Entre las mujeres-brujas, podemos a su vez hacer dos grupos: En el primero, jóvenes y hermosas, las que −como he citado con anterioridad− son símbolo de pecado. La belleza era una razón más para relacionarlas con el diablo.

En el segundo, son siempre mujeres mayores y muchas de ellas ancianas y viudas. Estas no suponían un peligro para lo instituido, pero tenían prestigio, pues eran solicitadas por sus conocimientos en la utilidad de hierbas y ungüentos, utilizados para tratar toda clase de heridas y enfermedades.

Hay infinidad de casos para poder citar, y para ello no es necesario caminar en exceso. Sirva como ejemplo el de la joven y hermosa viuda María Endara, en el XVI, vecina de mi pueblo, de la que el párroco consiguió pernoctara en su casa «para rezar durante el peligro pecaminoso de la noche» −naturalmente, en contra de su voluntad− durante meses... Hasta que quedó embarazada.

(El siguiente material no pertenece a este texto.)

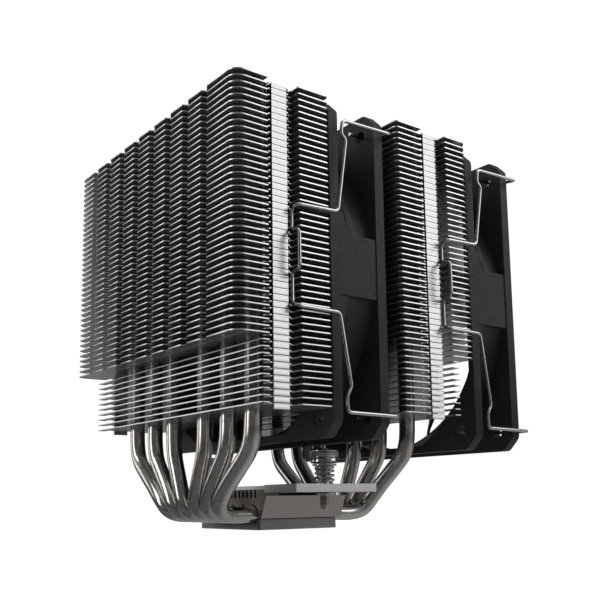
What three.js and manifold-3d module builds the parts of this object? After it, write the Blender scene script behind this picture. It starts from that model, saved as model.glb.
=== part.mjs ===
// Dual-tower CPU cooler with two 120 mm fans, in millimetres, +Z up.
// Origin: centre of the coldplate's underside. +X is the airflow, from the front tower to the rear fan.
import * as THREE from "three";
import { mergeVertices } from "three/addons/utils/BufferGeometryUtils.js";
import Module from "manifold-3d";

const wasm = await Module();
wasm.setup();

// ---------------------------------------------------------------- driving dimensions
const GAP = 0.3; // air left between pieces that touch

const TOWER_X = 35.2; // distance of each tower's pipe row from the middle
const TOWER_TOP = 149.4;
const FIN_DEPTH = 38.8; // along X
const FIN_WIDTH = 125.2; // along Y
const FIN_PITCH = 2.21;
const FIN_COUNT = 50;
const LOWER_FINS = 10; // set back for tall memory modules
const LOWER_SETBACK = 10;
const WING = 13.3; // depth of each fin's wing beside the end strip
const STRIP_WIDTH = 6.1; // folded tabs in line form this strip
const STRIP_RECESS = 2.5;
const GROOVE_DEPTH = 5.7;
const PLATES = 17; // modelled plates: about one for every third fin
const PLATE_THICKNESS = 1.2; // as much metal as three fins
const STRIP_THICKNESS = 0.8;
const HOLE_RADIUS = 3.75; // across the corners of the hexagon round a pipe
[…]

Al final, y gracias al oscuro trabajo de la «serora» parroquial, que acusó a la joven de yacer con el diablo, fue declarada «bruja». Así el pastor de los cristianos consiguió su repugnante objetivo, libre de toda sospecha.

Son muchos los años transcurridos, pero no parece que hayamos avanzado mucho, ya que la inmensa mayoría de abusos sexuales en la Iglesia, investigados por el Obispado de Bilbao, no han llegado a la fiscalía.

No será así como resolvamos el problema, sino con una formación que «parece» no es la adecuada. En este sentido, quiero recordar, cómo hace unas décadas y durante muchísimo tiempo, el castigo más riguroso para un niño, consistía en mezclarlo en el aula de las niñas.

Insisto, educación adecuada, específica y precoz.